Differential Regulation of Eosinophil Adhesion and Transmigration by Pulmonary Microvascular Endothelial Cells

Abstract

In bronchial asthma, eosinophils (EOS) adhere to, and migrate across, the lung microvasculature to exert their effector functions in the airways. This study was conducted to determine the effect of cytokines on adhesion molecule expression on human pulmonary microvascular endothelial cells (HPMEC) and the influence of these molecules on EOS adhesion and transmigration in vitro. Unlike ICAM-1 expression (>80% positive cytokine-treated HPMEC by flow cytometry), VCAM-1 expression varied with the cytokine(s) pretreatment; the order of potency was: TNF-alpha + IL-4 (82.2 +/- 4.2% positive cells) > TNF-alpha (41.8 +/- 5.1%) > IL-1beta (20.8 +/- 4.7%). IL-4 alone had no effect on either ICAM-1 or VCAM-1 expression. EOS adhesion to cytokine-treated HPMEC followed the same order as that observed for VCAM-1 expression.
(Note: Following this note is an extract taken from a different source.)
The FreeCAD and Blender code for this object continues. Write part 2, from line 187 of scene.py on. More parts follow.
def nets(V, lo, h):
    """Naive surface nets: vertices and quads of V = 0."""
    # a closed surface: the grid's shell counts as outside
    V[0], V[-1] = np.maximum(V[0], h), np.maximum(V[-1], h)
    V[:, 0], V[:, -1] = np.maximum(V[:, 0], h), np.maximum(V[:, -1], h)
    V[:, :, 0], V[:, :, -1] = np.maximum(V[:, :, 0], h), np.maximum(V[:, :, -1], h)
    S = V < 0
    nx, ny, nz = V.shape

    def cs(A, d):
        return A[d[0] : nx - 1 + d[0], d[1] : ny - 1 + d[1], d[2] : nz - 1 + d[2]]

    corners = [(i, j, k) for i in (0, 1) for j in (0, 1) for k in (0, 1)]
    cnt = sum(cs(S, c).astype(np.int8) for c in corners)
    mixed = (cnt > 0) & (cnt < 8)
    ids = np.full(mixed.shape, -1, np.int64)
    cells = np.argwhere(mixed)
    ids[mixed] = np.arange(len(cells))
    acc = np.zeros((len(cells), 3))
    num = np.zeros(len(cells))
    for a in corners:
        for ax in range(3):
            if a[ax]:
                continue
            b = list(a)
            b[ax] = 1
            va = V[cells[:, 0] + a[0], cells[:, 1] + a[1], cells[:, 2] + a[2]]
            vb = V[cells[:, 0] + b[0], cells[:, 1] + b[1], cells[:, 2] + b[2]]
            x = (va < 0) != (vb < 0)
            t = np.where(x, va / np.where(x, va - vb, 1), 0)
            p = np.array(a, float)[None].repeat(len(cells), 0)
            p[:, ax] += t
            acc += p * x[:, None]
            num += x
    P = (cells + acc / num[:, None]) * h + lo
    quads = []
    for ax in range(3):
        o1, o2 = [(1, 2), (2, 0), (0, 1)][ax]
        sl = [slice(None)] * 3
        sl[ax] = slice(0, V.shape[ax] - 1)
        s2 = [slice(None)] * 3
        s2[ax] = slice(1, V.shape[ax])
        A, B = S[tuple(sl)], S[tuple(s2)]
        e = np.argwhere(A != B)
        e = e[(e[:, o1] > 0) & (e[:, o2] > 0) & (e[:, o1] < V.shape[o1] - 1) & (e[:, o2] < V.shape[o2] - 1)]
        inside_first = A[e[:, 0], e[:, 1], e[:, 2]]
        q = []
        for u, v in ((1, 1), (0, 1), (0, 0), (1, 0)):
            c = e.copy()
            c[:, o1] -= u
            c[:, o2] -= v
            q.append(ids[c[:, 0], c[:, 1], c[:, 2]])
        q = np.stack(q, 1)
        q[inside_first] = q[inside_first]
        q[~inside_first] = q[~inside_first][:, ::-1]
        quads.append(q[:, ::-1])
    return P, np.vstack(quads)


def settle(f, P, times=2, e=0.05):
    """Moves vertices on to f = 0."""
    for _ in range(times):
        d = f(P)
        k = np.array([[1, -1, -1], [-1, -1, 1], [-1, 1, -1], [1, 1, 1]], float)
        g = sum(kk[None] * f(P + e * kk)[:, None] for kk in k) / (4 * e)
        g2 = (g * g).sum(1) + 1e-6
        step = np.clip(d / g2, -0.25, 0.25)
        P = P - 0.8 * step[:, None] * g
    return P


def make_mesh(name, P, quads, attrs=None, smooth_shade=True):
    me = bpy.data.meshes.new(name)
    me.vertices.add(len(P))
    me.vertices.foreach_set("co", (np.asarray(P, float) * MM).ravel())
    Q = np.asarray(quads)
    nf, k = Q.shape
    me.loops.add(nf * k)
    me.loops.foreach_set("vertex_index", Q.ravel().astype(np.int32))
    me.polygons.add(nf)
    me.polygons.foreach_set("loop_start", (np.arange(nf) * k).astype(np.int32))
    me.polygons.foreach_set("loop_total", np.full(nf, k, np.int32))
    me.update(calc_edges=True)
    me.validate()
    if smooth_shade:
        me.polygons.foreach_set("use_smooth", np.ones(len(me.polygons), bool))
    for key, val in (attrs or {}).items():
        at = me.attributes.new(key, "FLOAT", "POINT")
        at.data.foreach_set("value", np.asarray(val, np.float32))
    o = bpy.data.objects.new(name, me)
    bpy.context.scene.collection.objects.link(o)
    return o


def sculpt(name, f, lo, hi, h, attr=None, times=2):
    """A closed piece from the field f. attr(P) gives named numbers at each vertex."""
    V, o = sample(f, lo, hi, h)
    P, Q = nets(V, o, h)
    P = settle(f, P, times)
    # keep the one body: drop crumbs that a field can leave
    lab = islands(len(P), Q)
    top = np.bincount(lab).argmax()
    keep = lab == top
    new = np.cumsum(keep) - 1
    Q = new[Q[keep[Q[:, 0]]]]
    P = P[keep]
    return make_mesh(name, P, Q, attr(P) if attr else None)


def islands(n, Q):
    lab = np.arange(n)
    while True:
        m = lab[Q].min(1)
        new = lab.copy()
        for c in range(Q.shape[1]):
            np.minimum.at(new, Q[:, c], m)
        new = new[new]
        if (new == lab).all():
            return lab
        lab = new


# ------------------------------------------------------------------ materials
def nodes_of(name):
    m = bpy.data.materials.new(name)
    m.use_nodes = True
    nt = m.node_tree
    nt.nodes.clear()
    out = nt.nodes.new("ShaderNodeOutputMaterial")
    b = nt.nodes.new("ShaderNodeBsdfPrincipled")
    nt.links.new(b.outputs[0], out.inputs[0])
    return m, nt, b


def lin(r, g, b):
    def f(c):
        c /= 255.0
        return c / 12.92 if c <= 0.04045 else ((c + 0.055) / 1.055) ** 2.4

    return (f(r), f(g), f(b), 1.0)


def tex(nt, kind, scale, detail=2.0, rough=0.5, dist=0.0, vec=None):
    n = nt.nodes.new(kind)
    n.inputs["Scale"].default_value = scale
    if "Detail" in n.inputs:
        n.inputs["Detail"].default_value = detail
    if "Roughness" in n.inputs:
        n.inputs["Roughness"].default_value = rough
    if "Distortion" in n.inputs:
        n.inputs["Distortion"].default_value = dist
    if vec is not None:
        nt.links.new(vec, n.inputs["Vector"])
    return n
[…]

Interestingly, EOS migration across cytokine-treated HPMEC varied inversely with VCAM-1 expression on, and EOS adhesion to, HPMEC; IL-1beta (21.2 +/- 1.4% migration) > TNF-alpha (12.6 +/- 2.6%) > TNF-alpha + IL-4 (9.1 +/- 2.0%). EOS adhesion was greatest with TNF-alpha + IL-4-treated HPMEC, was dependent on VCAM-1, and inhibited with anti-alpha4 integrin mAb (67.7 +/- 7.5% inhibition, p < 0.0005). In contrast, the highest EOS migration occurred across IL-1beta-treated HPMEC and was inhibited by anti-beta2 integrin mAb (40.4 +/- 2.5% inhibition, p < 0.005). Viable HPMEC were required for EOS migration but not adhesion. Our results suggest that EOS adhesion and transmigration are differentially regulated by VCAM-1 and ICAM-1 expression and the interaction of these adhesion proteins with their respective counterligands, i.e., alpha4 and beta2 integrins on EOS.